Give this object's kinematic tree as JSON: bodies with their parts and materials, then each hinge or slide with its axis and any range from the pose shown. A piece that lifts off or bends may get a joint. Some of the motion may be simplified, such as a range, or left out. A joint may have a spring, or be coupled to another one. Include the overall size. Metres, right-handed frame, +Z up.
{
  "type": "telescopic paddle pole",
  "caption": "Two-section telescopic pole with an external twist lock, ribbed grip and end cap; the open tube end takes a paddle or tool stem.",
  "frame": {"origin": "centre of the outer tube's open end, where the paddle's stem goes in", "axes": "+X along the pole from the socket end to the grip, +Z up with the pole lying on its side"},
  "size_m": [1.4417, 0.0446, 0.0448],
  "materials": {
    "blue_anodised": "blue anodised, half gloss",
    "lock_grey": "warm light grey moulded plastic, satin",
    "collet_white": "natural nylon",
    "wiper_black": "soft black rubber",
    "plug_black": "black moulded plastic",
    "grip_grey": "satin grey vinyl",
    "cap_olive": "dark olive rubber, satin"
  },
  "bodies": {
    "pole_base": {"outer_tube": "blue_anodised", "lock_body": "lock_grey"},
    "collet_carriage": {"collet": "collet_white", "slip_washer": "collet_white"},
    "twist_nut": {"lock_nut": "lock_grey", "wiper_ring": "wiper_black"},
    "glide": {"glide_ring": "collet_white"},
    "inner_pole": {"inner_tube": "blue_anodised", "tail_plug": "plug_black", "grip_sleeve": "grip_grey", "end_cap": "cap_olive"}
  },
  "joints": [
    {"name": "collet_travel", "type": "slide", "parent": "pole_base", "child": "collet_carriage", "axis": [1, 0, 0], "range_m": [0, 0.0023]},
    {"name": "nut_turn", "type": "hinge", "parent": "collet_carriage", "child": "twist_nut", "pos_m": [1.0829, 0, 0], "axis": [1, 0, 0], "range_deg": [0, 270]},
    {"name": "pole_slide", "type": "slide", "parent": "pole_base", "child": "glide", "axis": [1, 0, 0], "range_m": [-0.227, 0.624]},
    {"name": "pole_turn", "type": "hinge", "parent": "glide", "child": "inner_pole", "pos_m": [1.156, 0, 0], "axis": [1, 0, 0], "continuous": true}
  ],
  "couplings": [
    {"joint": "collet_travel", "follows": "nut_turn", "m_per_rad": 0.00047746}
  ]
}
----------------------------------------
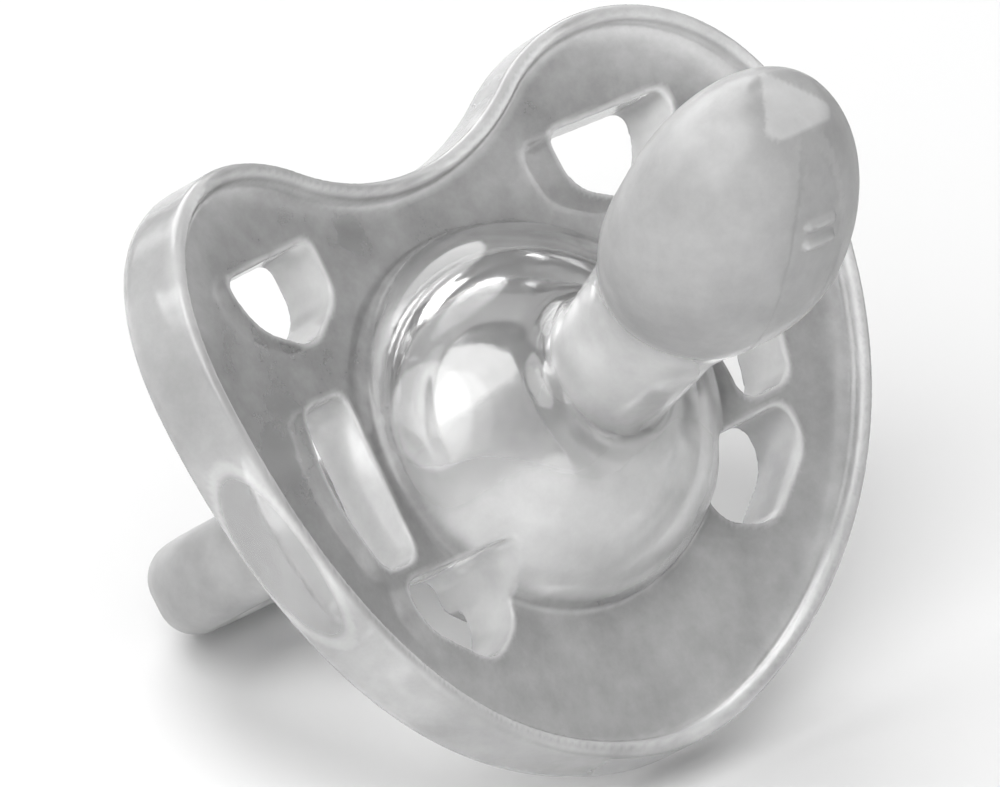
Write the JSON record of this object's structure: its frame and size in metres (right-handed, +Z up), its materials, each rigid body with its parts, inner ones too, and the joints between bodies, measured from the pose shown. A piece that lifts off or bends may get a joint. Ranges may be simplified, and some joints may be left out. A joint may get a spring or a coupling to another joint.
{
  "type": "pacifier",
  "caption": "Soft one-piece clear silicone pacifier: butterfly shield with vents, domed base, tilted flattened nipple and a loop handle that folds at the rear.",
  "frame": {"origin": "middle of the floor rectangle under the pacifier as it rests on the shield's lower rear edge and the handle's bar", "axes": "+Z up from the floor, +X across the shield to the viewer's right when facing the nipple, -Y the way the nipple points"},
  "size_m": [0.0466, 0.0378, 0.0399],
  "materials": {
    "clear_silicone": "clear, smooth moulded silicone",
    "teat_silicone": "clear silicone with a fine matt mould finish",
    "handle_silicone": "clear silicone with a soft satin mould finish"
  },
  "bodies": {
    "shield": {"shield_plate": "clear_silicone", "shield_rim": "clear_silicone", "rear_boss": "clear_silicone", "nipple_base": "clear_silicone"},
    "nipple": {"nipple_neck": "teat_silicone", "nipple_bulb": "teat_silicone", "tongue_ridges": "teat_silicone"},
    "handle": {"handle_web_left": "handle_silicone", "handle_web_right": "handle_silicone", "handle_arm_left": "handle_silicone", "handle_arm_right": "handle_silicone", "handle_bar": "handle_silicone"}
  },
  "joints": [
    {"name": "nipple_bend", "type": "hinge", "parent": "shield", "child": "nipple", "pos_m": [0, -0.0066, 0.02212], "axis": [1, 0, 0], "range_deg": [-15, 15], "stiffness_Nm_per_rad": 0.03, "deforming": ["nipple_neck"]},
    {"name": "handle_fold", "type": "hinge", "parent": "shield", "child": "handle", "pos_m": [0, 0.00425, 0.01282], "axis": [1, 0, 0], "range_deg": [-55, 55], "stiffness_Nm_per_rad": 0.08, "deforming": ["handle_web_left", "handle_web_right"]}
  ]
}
----------------------------------------
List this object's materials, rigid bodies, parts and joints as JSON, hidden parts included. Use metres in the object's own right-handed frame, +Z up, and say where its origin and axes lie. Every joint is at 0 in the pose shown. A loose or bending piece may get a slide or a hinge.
----------------------------------------
• [Exercise directions]: Go through the entries and return each line where the word "from" appears.

• [Worked solution]:
Give this object's kinematic tree as JSON: bodies with their parts and materials, then each hinge or slide with its axis and any range from the pose shown. A piece that lifts off or bends may get a joint. Some of the motion may be simplified, such as a range, or left out. A joint may have a spring, or be coupled to another one. Include the overall size. Metres, right-handed frame, +Z up.
  "frame": {"origin": "centre of the outer tube's open end, where the paddle's stem goes in", "axes": "+X along the pole from the socket end to the grip, +Z up with the pole lying on its side"},
Write the JSON record of this object's structure: its frame and size in metres (right-handed, +Z up), its materials, each rigid body with its parts, inner ones too, and the joints between bodies, measured from the pose shown. A piece that lifts off or bends may get a joint. Ranges may be simplified, and some joints may be left out. A joint may get a spring or a coupling to another joint.
  "frame": {"origin": "middle of the floor rectangle under the pacifier as it rests on the shield's lower rear edge and the handle's bar", "axes": "+Z up from the floor, +X across the shield to the viewer's right when facing the nipple, -Y the way the nipple points"},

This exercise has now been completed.